## What this task involves
Your task is to copy a single run of lines that starts at the line with "lower_edge = disc.faces().sort_by(Axis.Z)[0].edges()" and stops at the line with "zip(*points))), Vector(map(max, zip(*points)))", keeping both ends. Copy nothing else.

===== Material provided

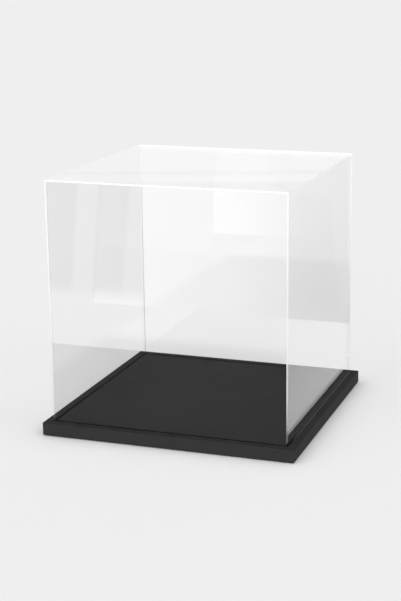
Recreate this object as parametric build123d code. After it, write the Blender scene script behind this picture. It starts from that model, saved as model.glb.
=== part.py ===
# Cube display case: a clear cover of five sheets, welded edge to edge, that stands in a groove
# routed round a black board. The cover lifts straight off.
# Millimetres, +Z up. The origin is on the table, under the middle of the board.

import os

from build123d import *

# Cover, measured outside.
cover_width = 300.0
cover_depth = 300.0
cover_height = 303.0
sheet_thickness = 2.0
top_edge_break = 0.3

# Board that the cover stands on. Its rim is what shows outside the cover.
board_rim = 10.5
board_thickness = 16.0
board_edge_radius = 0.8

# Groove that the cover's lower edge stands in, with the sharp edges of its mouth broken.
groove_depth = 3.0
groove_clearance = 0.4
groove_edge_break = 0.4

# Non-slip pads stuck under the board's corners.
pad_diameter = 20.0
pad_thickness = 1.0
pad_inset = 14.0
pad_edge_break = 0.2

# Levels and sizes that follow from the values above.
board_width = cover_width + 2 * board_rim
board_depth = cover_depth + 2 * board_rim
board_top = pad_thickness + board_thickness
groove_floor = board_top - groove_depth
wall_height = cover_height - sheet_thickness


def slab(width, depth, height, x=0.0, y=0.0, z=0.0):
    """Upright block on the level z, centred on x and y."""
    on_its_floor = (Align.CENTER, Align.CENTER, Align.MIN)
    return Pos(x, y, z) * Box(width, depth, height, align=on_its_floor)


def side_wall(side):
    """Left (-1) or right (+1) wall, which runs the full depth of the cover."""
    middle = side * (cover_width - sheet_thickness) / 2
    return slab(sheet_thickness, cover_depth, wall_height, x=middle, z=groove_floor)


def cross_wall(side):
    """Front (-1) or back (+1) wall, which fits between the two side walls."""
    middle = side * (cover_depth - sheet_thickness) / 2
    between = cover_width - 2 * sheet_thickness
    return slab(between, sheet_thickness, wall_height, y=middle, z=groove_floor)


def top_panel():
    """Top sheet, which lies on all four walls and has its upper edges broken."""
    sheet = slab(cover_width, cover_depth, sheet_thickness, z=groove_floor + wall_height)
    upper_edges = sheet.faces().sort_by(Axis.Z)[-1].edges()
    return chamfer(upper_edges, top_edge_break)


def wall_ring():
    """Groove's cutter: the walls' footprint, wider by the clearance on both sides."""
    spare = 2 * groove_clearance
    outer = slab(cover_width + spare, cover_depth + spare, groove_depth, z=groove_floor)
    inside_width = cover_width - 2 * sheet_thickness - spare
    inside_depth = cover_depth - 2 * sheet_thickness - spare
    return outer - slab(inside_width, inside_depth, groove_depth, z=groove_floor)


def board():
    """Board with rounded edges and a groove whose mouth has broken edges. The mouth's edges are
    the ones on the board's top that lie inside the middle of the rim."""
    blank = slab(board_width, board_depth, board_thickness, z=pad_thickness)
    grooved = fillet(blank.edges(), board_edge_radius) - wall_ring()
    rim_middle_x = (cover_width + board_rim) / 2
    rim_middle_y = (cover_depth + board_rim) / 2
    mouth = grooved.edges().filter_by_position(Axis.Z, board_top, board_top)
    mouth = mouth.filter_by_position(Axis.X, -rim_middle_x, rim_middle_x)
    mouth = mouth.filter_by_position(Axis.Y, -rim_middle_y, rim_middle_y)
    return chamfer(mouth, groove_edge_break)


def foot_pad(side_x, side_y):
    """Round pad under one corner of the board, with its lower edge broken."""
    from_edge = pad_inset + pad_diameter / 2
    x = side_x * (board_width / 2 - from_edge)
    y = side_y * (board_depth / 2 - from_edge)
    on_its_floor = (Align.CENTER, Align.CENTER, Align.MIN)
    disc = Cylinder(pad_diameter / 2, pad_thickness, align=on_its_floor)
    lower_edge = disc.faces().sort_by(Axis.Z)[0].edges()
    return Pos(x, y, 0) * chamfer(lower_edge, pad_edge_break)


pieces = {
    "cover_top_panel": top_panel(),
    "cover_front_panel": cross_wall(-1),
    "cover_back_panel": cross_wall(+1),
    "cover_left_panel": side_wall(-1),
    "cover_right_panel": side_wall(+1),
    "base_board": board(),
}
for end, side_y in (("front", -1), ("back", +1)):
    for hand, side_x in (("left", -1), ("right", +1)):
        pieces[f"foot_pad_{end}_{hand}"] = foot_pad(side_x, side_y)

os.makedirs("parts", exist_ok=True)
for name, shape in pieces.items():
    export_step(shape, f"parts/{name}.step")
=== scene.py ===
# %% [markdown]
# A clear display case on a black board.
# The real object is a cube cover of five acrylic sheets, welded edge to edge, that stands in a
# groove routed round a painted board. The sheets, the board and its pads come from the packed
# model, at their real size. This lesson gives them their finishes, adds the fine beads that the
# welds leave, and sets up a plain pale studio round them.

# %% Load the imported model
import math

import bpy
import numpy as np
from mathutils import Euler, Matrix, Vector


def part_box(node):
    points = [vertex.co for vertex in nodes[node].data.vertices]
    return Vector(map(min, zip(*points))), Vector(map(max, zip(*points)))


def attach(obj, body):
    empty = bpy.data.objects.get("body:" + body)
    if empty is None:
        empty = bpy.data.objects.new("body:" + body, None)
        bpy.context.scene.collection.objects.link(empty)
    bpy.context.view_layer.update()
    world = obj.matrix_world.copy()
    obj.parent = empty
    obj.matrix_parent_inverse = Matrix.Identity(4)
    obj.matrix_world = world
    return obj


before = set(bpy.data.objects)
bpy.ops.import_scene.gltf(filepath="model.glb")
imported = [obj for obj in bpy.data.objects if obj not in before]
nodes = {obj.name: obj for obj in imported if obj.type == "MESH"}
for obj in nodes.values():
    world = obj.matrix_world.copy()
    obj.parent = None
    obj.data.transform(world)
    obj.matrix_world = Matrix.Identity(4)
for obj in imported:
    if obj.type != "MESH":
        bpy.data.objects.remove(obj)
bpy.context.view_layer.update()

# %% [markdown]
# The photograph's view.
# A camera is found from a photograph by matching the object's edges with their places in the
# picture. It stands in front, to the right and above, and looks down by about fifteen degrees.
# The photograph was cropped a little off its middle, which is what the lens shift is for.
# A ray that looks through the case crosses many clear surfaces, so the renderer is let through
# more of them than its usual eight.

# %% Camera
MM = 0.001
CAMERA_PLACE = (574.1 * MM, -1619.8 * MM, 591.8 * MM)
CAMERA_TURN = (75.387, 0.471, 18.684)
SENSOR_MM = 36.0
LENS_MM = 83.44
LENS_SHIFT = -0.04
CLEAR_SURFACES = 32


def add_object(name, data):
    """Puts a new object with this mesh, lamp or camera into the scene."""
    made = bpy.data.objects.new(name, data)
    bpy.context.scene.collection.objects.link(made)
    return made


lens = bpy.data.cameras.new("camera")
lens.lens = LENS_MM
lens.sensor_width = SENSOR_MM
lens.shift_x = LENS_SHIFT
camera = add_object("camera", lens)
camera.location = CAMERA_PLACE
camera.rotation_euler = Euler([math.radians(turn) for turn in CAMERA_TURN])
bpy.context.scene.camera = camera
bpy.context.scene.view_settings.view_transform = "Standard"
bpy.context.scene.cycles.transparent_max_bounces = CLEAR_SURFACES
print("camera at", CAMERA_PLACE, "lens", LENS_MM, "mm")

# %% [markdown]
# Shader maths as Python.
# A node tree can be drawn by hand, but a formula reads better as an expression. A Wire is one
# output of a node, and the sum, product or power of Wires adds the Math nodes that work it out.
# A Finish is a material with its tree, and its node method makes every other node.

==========
===== Material provided

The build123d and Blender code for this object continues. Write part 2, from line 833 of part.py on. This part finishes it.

==========

## Output for this exercise
    lower_edge = disc.faces().sort_by(Axis.Z)[0].edges()
    return Pos(x, y, 0) * chamfer(lower_edge, pad_edge_break)


pieces = {
    "cover_top_panel": top_panel(),
    "cover_front_panel": cross_wall(-1),
    "cover_back_panel": cross_wall(+1),
    "cover_left_panel": side_wall(-1),
    "cover_right_panel": side_wall(+1),
    "base_board": board(),
}
for end, side_y in (("front", -1), ("back", +1)):
    for hand, side_x in (("left", -1), ("right", +1)):
        pieces[f"foot_pad_{end}_{hand}"] = foot_pad(side_x, side_y)

os.makedirs("parts", exist_ok=True)
for name, shape in pieces.items():
    export_step(shape, f"parts/{name}.step")
=== scene.py ===
# %% [markdown]
# A clear display case on a black board.
# The real object is a cube cover of five acrylic sheets, welded edge to edge, that stands in a
# groove routed round a painted board. The sheets, the board and its pads come from the packed
# model, at their real size. This lesson gives them their finishes, adds the fine beads that the
# welds leave, and sets up a plain pale studio round them.

# %% Load the imported model
import math

import bpy
import numpy as np
from mathutils import Euler, Matrix, Vector


def part_box(node):
    points = [vertex.co for vertex in nodes[node].data.vertices]
    return Vector(map(min, zip(*points))), Vector(map(max, zip(*points)))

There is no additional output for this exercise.